John Kirby June 9, 2019

The Court of Appeals has again ruled on February 19, 2019, that an interlocutory appeal must be dismissed. In Bezzek v. Beezzek, the plaintiff filed an action for equitable distribution. The defendant asserted as a defense that be equitable distribution action was barred by the terms of a separation agreement. The plaintiff argued that the separation agreement was void because it was the result of fraud by the wife, consisting of a failure to disclose assets, as well as duress and undue influence and unconscionability. The trial court ruled that the separation agreement was rescinded and was of no legal effect. The defendant attempted to appeal to the North Carolina Court of Appeals.

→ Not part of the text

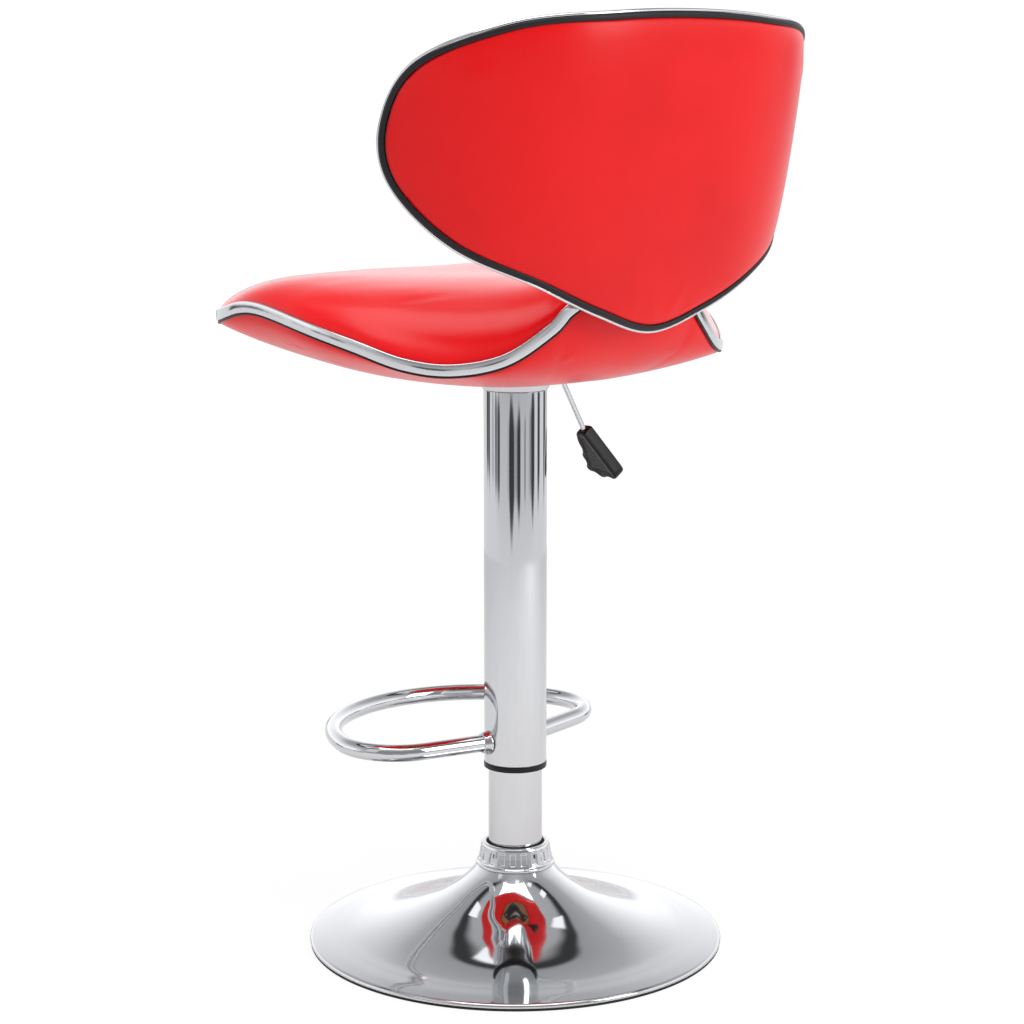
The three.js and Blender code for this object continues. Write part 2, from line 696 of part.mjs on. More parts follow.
place('gas_cylinder', gasCylinder(), blackPaint);
place('cylinder_seal', tube(gas.rod + GAP, gas.inner - GAP, gas.bottom, gas.bottom + 12, 24), rubber);
place('release_pin', disc(2, gas.top - 12, lever.height - lever.radius - 0.4, 16), steel);
place('cover_tube', tube(cover.inner, cover.radius, cover.bottom, cover.top), chrome);
place('cover_ring', coverRing(), blackPlastic);
place('top_collar', topCollar(), chrome);
place('footrest_loop', pipe(footrestCurve(), rest.tube, 52, 10), chrome);
place('footrest_collar_left', footrestCollar(1), chrome);
place('footrest_collar_right', footrestCollar(-1), chrome);

place('seat_plate', seatPlate(), blackPaint);
plateBolts.forEach((spot, i) => place(`plate_bolt_${i + 1}`, plateBolt(spot), steel));
place('lever_bracket', leverBracket(), blackPaint);
place('lever_pin', pivotBar(lever.pinRadius, 14.5, 12), steel);
place('lever_rod', leverRod(), chrome);
place('lever_grip', leverGrip(), blackPlastic);

const halfTrim = seat.trimHigh / 2;
const trimOut = GAP + seat.trimThick;
const pipeTop = -halfTrim - GAP;
place('seat_board', cut(seatBoard(), backBoltHoles()), plywood);
place('seat_shell', cut(seatShell(), backBoltHoles()), redLeather);
place('seat_cushion', cut(seatCushion(), backBoltHoles()), redLeather);
place('seat_trim', seatStrip([
  [GAP, -halfTrim], [trimOut - 1, -halfTrim], [trimOut, -halfTrim + 2], [trimOut, halfTrim - 2],
  [trimOut - 1, halfTrim], [GAP, halfTrim],
]), chrome);
place('seat_piping', seatStrip([
  [GAP, pipeTop - seat.pipe], [GAP + seat.pipe, pipeTop - seat.pipe],
  [GAP + seat.pipe, pipeTop], [GAP, pipeTop],
]), blackPlastic);

place('back_board', backBoard(), plywood);
place('back_pad', backPad(), redLeather);
place('back_panel', backPanel(), redLeather);
const backTrimOut = GAP + back.trimThick;
place('back_trim', backStrip([
  [GAP, -back.trimDeep], [backTrimOut, -back.trimDeep + 1], [backTrimOut, -1], [GAP, 0.6],
]), chrome);
place('back_band', backStrip([
  [0, boardRear + 3 * GAP], [0, back.bandHigh], [-back.band / 2, back.bandHigh + 1],
  [-back.band, back.bandHigh], [-back.band, boardRear + 3 * GAP],
]), blackPlastic);
backBolts.forEach((bolt, i) => place(`back_bolt_${i + 1}`, backBolt(bolt), steel));

export default stool;
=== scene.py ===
# Adjustable swivel stool: smooth chrome, padded red PU leather and trims built round the fixed frame.
import bmesh
import bpy
import json
import math
import numpy as np
from mathutils import Matrix, Vector


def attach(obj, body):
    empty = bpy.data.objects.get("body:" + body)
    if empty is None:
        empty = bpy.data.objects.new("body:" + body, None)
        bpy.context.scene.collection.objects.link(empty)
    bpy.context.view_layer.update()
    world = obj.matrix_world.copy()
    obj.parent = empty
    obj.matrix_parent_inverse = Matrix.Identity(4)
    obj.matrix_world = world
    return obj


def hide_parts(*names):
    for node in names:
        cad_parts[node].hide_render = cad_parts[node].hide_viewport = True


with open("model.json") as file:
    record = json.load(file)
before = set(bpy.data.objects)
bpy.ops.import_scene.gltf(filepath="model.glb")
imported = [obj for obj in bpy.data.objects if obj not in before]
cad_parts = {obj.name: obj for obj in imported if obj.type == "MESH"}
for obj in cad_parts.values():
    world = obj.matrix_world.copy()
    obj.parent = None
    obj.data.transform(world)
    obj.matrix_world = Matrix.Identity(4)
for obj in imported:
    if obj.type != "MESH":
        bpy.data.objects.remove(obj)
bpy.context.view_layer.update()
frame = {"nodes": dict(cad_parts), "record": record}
print("frame loaded:", len(frame["nodes"]), "parts")

mm = 0.001


# Small tools for colours, nodes and meshes.

def linear(hexColour):  # an sRGB hex colour as linear red, green, blue, alpha
    values = [int(hexColour[i:i + 2], 16) / 255 for i in (1, 3, 5)]
    return tuple(v / 12.92 if v <= 0.04045 else ((v + 0.055) / 1.055) ** 2.4 for v in values) + (1.0,)


def addNode(tree, kind, settings=None, links=None):  # one node, its fixed values and what feeds it
    made = tree.nodes.new(kind)
    for key, value in (settings or {}).items():
        if isinstance(key, int) or key in made.inputs:
            made.inputs[key].default_value = value
        else:
            setattr(made, key, value)
    for key, source in (links or {}).items():
        tree.links.new(source, made.inputs[key])
    return made


def addRamp(tree, source, stops, easing="LINEAR"):  # brightness steps along a value; stops are (place, colour)
    ramp = addNode(tree, "ShaderNodeValToRGB", links={"Fac": source})
    ramp.color_ramp.interpolation = easing
    elements = ramp.color_ramp.elements
    while len(elements) < len(stops):
        elements.new(0.5)
    for element, (place, colour) in zip(elements, stops):
        element.position = place
        element.color = colour
    return ramp


def newMaterial(name, settings):  # a material with its shader's constants set, and coordinates in metres
    material = bpy.data.materials.new(name)
    material.use_nodes = True
    tree = material.node_tree
    shader = tree.nodes["Principled BSDF"]
    for key, value in settings.items():
        shader.inputs[key].default_value = value
    where = addNode(tree, "ShaderNodeTexCoord").outputs["Object"]
    return material, tree, shader, where


def newMesh(name, points, faces, material, sharp=50):  # points are in millimetres
    mesh = bpy.data.meshes.new(name)
    mesh.from_pydata([(p[0] * mm, p[1] * mm, p[2] * mm) for p in points], [], faces)
    mesh.validate()
    mesh.shade_smooth()
    mesh.set_sharp_from_angle(angle=math.radians(sharp))
    mesh.materials.append(material)
    piece = bpy.data.objects.new(name, mesh)
    bpy.context.scene.collection.objects.link(piece)
    return piece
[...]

The Court of Appeals ruled that even though some family law orders are immediately reviewable under N.C. Gen. Stat. 50-19.1, this was not such a case. The court also noted that the lower court did not certify the order for review under rule 54, and that the court would in its discretion not regard the defendant’ss brief as a petition for writ of certiorari. 

This is yet another case in which the Court of Appeals rules and clarifies that an appeal made prior to a final judgment is interlocutory and is therefore premature. There is a fairly broad exception to this rule in the context of rulings from a domestic case, but not all rulings from a domestic case are immediately appealable.